Interestingly, the idea of suspending the use of elephants in processions at the Mahadeva temple had emerged out of the unlikeliest situations. During the undertaking of an ‘ashtamangala prashnam,’ which is a highly revered astrological practice in Kerala, the astrologers drew that Kirathamoorthy, the presiding deity of the temple, had supported the replacement of the ancient practice with Jeevatha.
The proposal was originally put forth by Devaswom, the temple board, during a cultural meet, and faced mass disapproval from the residents before the prashnam was held.
At one point, as many as 15 elephants used to be part of the grand temple procession.
So, this year’s upcoming seven-day festival in Cherthala commencing on February 18, would witness the procession sans the elephant parade for the first time.

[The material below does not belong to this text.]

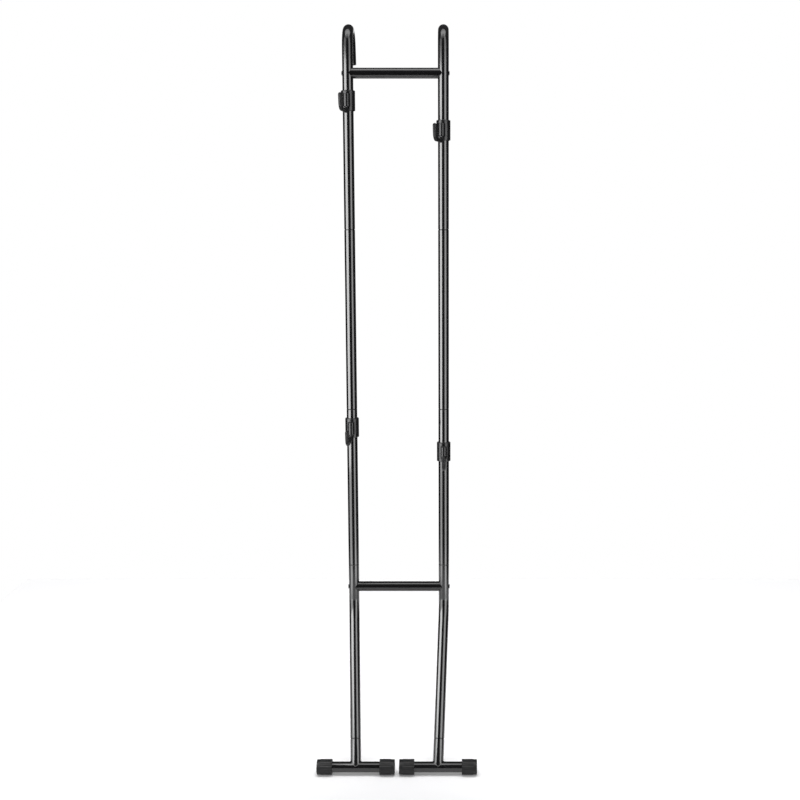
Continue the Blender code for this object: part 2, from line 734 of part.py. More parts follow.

A notice was issued by the authorities for the public that said, “As Devaswom proclaimed last year in a cultural meet, it was decided to remove the risky elephant parade this year. The jeevathas will be introduced instead. The fund set aside for elephant parade will be used for the welfare of the temple and local people.”
“I personally like to watch the elephant parade. However, I respect the Devaswom’s decision as the parade poses a huge risk. We have seen many incidents of elephant fury in Cherthala. I think this will be replicated in other temples,” KS Sreekumari, a resident, told Deccan Chronicle.